I suspect you have been filling in the canvas valleys between the ridges when you were rolling, so that you get a mechanically flat surface.
You can do that too with spraying, with very aggressive coats. But since you are applying thinner coats with spraying, the canvas is able to soak up the paint equally in both ridges and valleys, and that ripply contour is maintained rather than being filled in.
You could apply a lot more thinner coats to get the "filled in" look with spraying. It sounds like your rolling technique is to inundate the print in a single coat.
You can also inundate the print with spraying, which I used to do with very water proof Sunset Select and Glamour II. I would apply two thick coats with no time in between, with the paint so thick it was on the borderline of running. Was definitely a different, more "filled-in" look than I get with the gentler, multi coat spraying I do now as required by gloss canvas.

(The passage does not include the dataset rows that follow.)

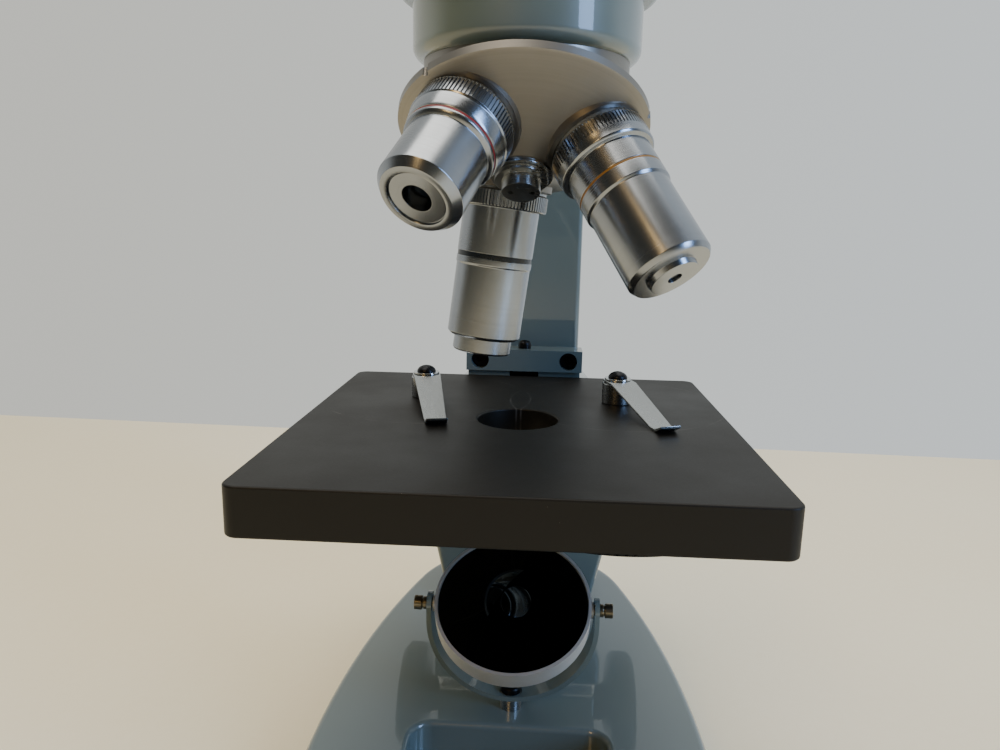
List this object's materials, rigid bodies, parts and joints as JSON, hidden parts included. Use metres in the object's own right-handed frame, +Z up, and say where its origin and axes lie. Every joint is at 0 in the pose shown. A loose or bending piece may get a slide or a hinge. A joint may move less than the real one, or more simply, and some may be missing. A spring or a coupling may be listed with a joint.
{
  "type": "compound microscope",
  "caption": "Monocular compound microscope with a square focusing stage, tilted revolving nosepiece with three objectives, inclined eyepiece and a swivelling mirror on an oval base.",
  "frame": {"origin": "on the table, on the optical axis, which is also the middle of the base", "axes": "+Z up along the optical axis, +Y from the open side towards the arm, +X to the right seen from the open side"},
  "size_m": [0.1224, 0.2299, 0.3463],
  "materials": {
    "base_enamel": "gloss enamel on cast metal",
    "arm_enamel": "blue-grey gloss enamel on cast aluminium",
    "stage_black": "matte black",
    "satin_alloy": "turned, satin",
    "nickel": "satin nickel plated",
    "steel": "ground",
    "black_steel": "blackened",
    "bronze": "turned",
    "rubber": "moulded",
    "cover_black": "matte black",
    "knob_plastic": "moulded, ribbed",
    "clip_steel": "bright spring steel",
    "tube_chrome": "polished",
    "mirror_glass": "silvered",
    "lens_glass": "coated",
    "ring_red": "enamel filled",
    "ring_yellow": "enamel filled",
    "ring_blue": "enamel filled",
    "eyepiece_black": "black anodised"
  },
  "bodies": {
    "stand": {"base_casting": "base_enamel", "base_cover": "cover_black", "rubber_feet": "rubber", "foot_screws": "steel", "arm_casting": "arm_enamel", "arm_bolts": "black_steel", "shaft_bushes": "bronze", "nosepiece_housing": "arm_enamel", "nosepiece_base": "satin_alloy", "turret_bolt": "steel", "turret_washer": "steel", "click_spring": "clip_steel", "click_screws": "steel", "head_ring": "eyepiece_black", "mirror_post": "steel", "fork_screw": "black_steel"},
    "lock": {"lock_screw": "knob_plastic"},
    "carriage": {"stage_bracket": "arm_enamel", "bracket_bolts": "black_steel", "dovetail_slide": "black_steel", "focus_rack": "steel", "stop_screw": "black_steel", "stage_plate": "stage_black", "stage_screws": "steel", "clip_posts": "nickel", "clip_washers": "clip_steel", "clip_screws": "black_steel", "diaphragm_pin": "steel"},
    "clip_left": {"clip_leaf_left": "clip_steel"},
    "clip_right": {"clip_leaf_right": "clip_steel"},
    "diaphragm": {"diaphragm_disc": "stage_black"},
    "focus_drive": {"pinion_shaft": "steel", "pinion_gear": "bronze", "focus_knob_left": "knob_plastic", "focus_knob_right": "knob_plastic", "knob_set_screws": "steel"},
    "fork": {"mirror_fork": "base_enamel", "pivot_screws": "bronze"},
    "mirror": {"mirror_frame": "satin_alloy", "plane_mirror": "mirror_glass", "concave_mirror": "mirror_glass"},
    "turret": {"turret_shell": "nickel", "objective_4x_barrel": "satin_alloy", "objective_4x_ring": "ring_red", "objective_4x_lens": "lens_glass", "objective_10x_barrel": "satin_alloy", "objective_10x_ring": "ring_yellow", "objective_10x_lens": "lens_glass", "objective_40x_barrel": "satin_alloy", "objective_40x_ring": "ring_blue"},
    "nose_40x": {"objective_40x_nose": "satin_alloy", "objective_40x_lens": "lens_glass"},
    "head": {"prism_housing": "arm_enamel", "housing_screws": "steel", "prism": "lens_glass", "eyepiece_tube": "tube_chrome"},
    "eyepiece": {"eyepiece_body": "eyepiece_black", "eye_lens": "lens_glass", "field_lens": "lens_glass"}
  },
  "joints": [
    {"name": "stage_focus", "type": "slide", "parent": "stand", "child": "carriage", "axis": [0, 0, 1], "range_m": [-0.015, 0.0165]},
    {"name": "pinion_spin", "type": "hinge", "parent": "stand", "child": "focus_drive", "pos_m": [0, 0.093, 0.086], "axis": [1, 0, 0], "range_deg": [-160, 160]},
    {"name": "turret_spin", "type": "hinge", "parent": "stand", "child": "turret", "pos_m": [0, 0, 0.2183], "axis": [0, -0.4478, -0.8942], "continuous": true},
    {"name": "nose_retract", "type": "slide", "parent": "turret", "child": "nose_40x", "axis": [0.1253, 0.016, 0.992], "range_m": [0, 0.002], "stiffness_N_per_m": 400, "springref_m": -0.003},
    {"name": "clip_left_swing", "type": "hinge", "parent": "carriage", "child": "clip_left", "pos_m": [-0.0298, 0.0243, 0.1152], "axis": [0, 0, 1], "range_deg": [-75, 8]},
    {"name": "clip_right_swing", "type": "hinge", "parent": "carriage", "child": "clip_right", "pos_m": [0.03, 0.0232, 0.1152], "axis": [0, 0, 1], "range_deg": [-8, 75]},
    {"name": "diaphragm_turn", "type": "hinge", "parent": "carriage", "child": "diaphragm", "pos_m": [0.025, -0.0186, 0.1012], "axis": [0, 0, 1], "continuous": true},
    {"name": "fork_swivel", "type": "hinge", "parent": "stand", "child": "fork", "pos_m": [0, 0, 0.0277], "axis": [0, 0, 1], "continuous": true},
    {"name": "mirror_tilt", "type": "hinge", "parent": "fork", "child": "mirror", "pos_m": [0, 0, 0.0571], "axis": [1, 0, 0], "continuous": true},
    {"name": "head_turn", "type": "hinge", "parent": "stand", "child": "head", "pos_m": [0, 0, 0.25], "axis": [0, 0, 1], "continuous": true},
    {"name": "eyepiece_pull", "type": "slide", "parent": "head", "child": "eyepiece", "axis": [0, 0.7071, 0.7071], "range_m": [0, 0.03]},
    {"name": "lock_screw_turn", "type": "hinge", "parent": "stand", "child": "lock", "pos_m": [0.03, 0, 0.254], "axis": [1, 0, 0], "continuous": true}
  ],
  "couplings": [
    {"joint": "pinion_spin", "follows": "stage_focus", "rad_per_m": -166.67}
  ]
}
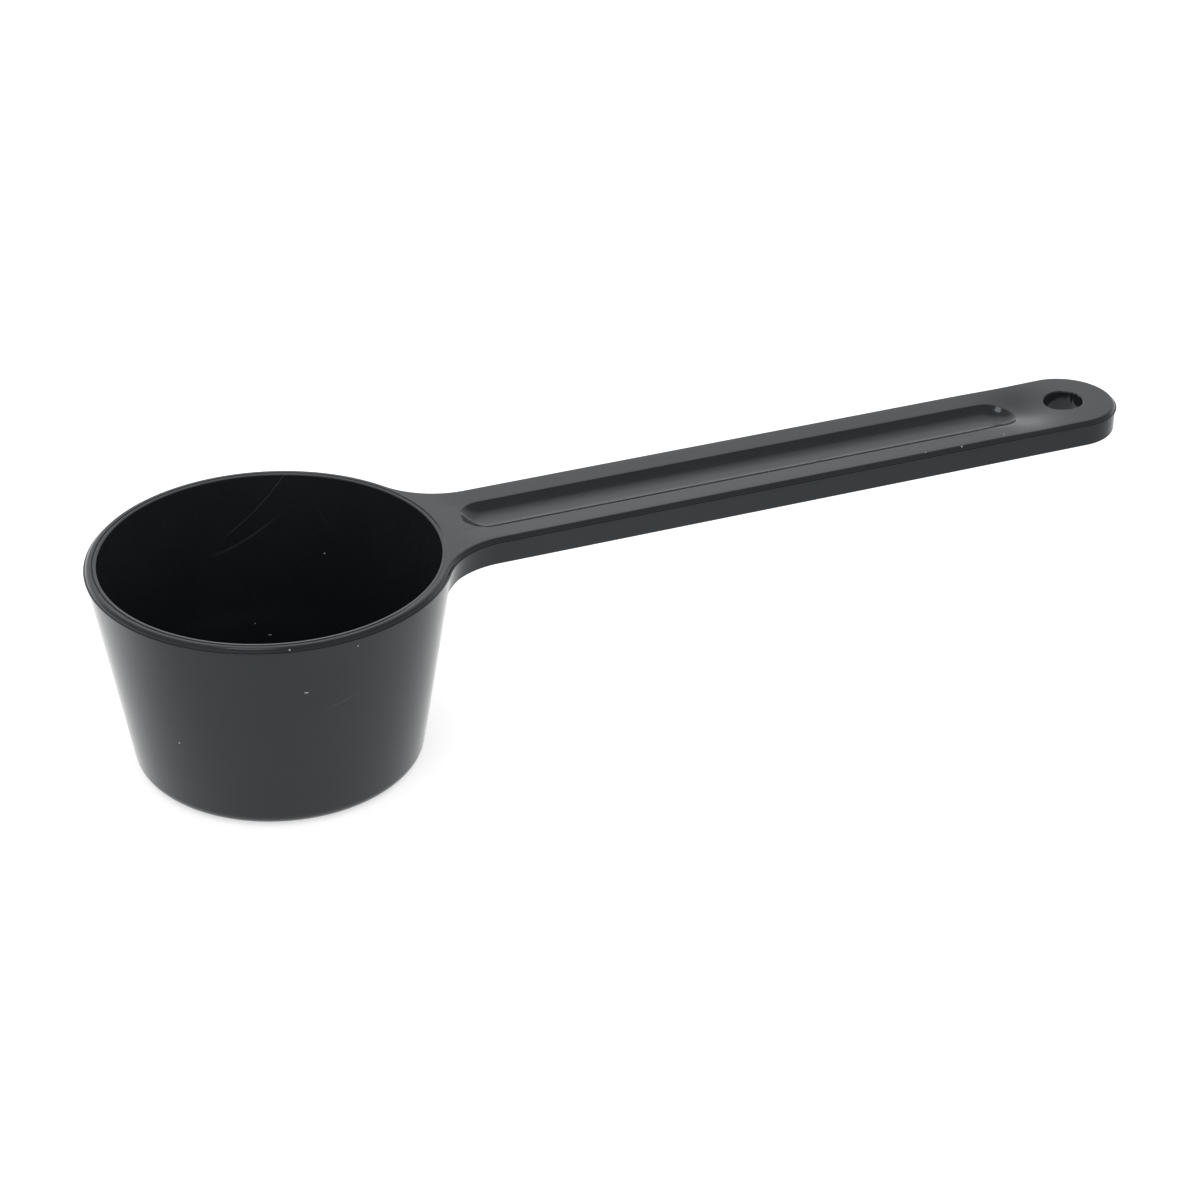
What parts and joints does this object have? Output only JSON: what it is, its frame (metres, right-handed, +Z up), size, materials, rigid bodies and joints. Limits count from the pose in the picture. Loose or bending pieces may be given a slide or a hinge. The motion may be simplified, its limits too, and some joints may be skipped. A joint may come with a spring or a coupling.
{
  "type": "measuring scoop",
  "caption": "Long-handled measuring scoop: a tapered round cup with a level flat handle, thumb groove and hang hole.",
  "frame": {"origin": "middle of the flat underside of the cup, where the scoop stands", "axes": "+Z up out of the cup, +X along the handle to its hang hole, +Y across the handle"},
  "size_m": [0.1405, 0.045, 0.0277],
  "materials": {
    "black_plastic": "satin-gloss injection-moulded polypropylene"
  },
  "bodies": {
    "root": {"cup_floor": "black_plastic", "cup_wall": "black_plastic", "rim_band": "black_plastic", "handle_neck": "black_plastic", "handle_bar": "black_plastic", "hang_tab": "black_plastic"}
  },
  "joints": []
}
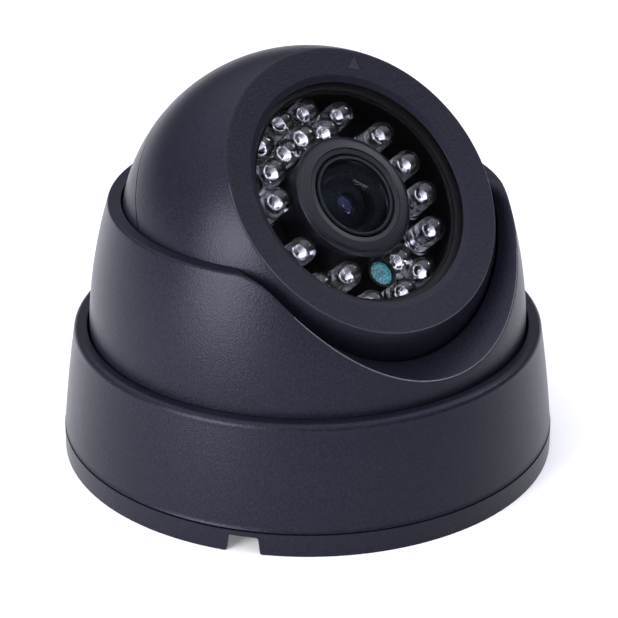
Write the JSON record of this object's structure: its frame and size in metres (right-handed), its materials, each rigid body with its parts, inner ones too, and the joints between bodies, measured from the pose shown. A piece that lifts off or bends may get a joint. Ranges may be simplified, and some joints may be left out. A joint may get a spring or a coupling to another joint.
{
  "type": "dome cctv camera",
  "caption": "Eyeball dome security camera: twist-on ceiling base, panning collar with a front scoop, gimballed ball with an infrared lamp ring and lens.",
  "frame": {"origin": "centre of the base plate's mounting face", "axes": "+Z out of the ceiling along the pan axis, -Y the camera's front, X the tilt axis"},
  "size_m": [0.0932, 0.0932, 0.0768],
  "materials": {
    "shell_plastic": "fine spark-eroded texture, satin",
    "black_plastic": "satin",
    "black_rubber": "matte",
    "steel": "zinc plated",
    "lamp_epoxy": "clear",
    "window_glass": "polished",
    "circuit_board": "black solder mask",
    "photocell_face": "speckled teal",
    "filter_glass": "polished",
    "chip": "moulded",
    "standoff_brass": "turned",
    "connector_plastic": "moulded",
    "lens_glass": "coated"
  },
  "bodies": {
    "base": {"base_plate": "shell_plastic", "pan_friction_ring": "black_rubber"},
    "cover": {"base_cover": "shell_plastic"},
    "turret": {"turret_collar": "shell_plastic"},
    "tilt_yoke": {"tilt_bracket": "steel", "pivot_pins": "steel", "friction_washers": "steel"},
    "eyeball": {"ball_front_shell": "shell_plastic", "ball_rear_shell": "shell_plastic", "ball_screws": "steel", "hub_clip": "steel", "cable_grommet": "black_rubber", "front_window": "window_glass", "window_seal": "black_rubber", "window_retainer": "black_plastic", "led_board": "circuit_board", "photocell": "photocell_face", "photocell_sleeve": "black_plastic", "lens_shroud": "black_rubber", "lens_holder": "black_plastic", "holder_screws": "steel", "ir_cut_filter": "filter_glass", "image_sensor": "chip", "sensor_board": "circuit_board", "board_standoffs": "standoff_brass", "board_screws": "steel", "pin_header": "black_plastic", "power_connector": "connector_plastic", "processor_chip": "chip", "ir_led_01": "lamp_epoxy", "ir_led_02": "lamp_epoxy", "ir_led_03": "lamp_epoxy", "ir_led_04": "lamp_epoxy", "ir_led_05": "lamp_epoxy", "ir_led_06": "lamp_epoxy", "ir_led_07": "lamp_epoxy", "ir_led_08": "lamp_epoxy", "ir_led_09": "lamp_epoxy", "ir_led_10": "lamp_epoxy", "ir_led_11": "lamp_epoxy", "ir_led_12": "lamp_epoxy", "ir_led_13": "lamp_epoxy", "ir_led_14": "lamp_epoxy", "ir_led_15": "lamp_epoxy", "ir_led_16": "lamp_epoxy", "ir_led_17": "lamp_epoxy", "ir_led_18": "lamp_epoxy", "ir_led_19": "lamp_epoxy", "ir_led_20": "lamp_epoxy", "ir_led_21": "lamp_epoxy"},
    "lens": {"lens_barrel": "black_plastic", "front_lens": "lens_glass", "rear_lens": "lens_glass", "lens_ring": "black_plastic"}
  },
  "joints": [
    {"name": "cover_twist", "type": "hinge", "parent": "base", "child": "cover", "pos_m": [0, 0, 0.0149], "axis": [0, 0, 1], "range_deg": [0, 25]},
    {"name": "turret_pan", "type": "hinge", "parent": "base", "child": "turret", "pos_m": [0, 0, 0.0165], "axis": [0, 0, 1], "range_deg": [-175, 175]},
    {"name": "eyeball_tilt", "type": "hinge", "parent": "turret", "child": "tilt_yoke", "pos_m": [0, 0, 0.0419], "axis": [-1, 0, 0], "range_deg": [-22.3, 47.7]},
    {"name": "eyeball_roll", "type": "hinge", "parent": "tilt_yoke", "child": "eyeball", "pos_m": [0, 0, 0.0419], "axis": [0, -0.7396, 0.673], "range_deg": [-170, 170]},
    {"name": "lens_focus", "type": "hinge", "parent": "eyeball", "child": "lens", "pos_m": [0, 0, 0.0419], "axis": [0, -0.7396, 0.673], "range_deg": [-90, 90]}
  ]
}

But bottom line is, thin coats will have better transparency than thick ones. But the flip side of the coin is, you get very different reflective qualities with "filled in" canvases versus canvases where the ridge/valley contours are still present.
Let's suppose there's a light source coming from right behind our heads.
--With a "filled-in" coating the reflections will be something like you see on glass. You'll see small, almost specular reflections confined to small areas.
--With a "ridge-valley" canvas, the reflections will be more diffuse and less intense, but they will slightly haze out a larger area. Which I guess looks like "sheen."
It all comes down to aesthetics.
Of course there are other things that affect a sprayed surface coating. If you spray from too great a distance, or with too little spray for the ambient temperature and humidity, the paint will land on the canvas is a kind of tacky condition. That leads to a hazy looking, sort of matte surface coat. It's important that paint land on the surface very wet, even if it then dries quickly.
I now use very thin coats because my gloss canvas is not very water proof. I do a few things to assure super-even coats and consistency. On panels where I tape up my canvases for painting there are tick marks top and bottom at 4" spacing to help me get very evenly spaced swipes. I also time each swipe with a little metronome clipped to my shirt. And I always weight the gun after each coat to double check the amount of paint applied. It's worth the effort.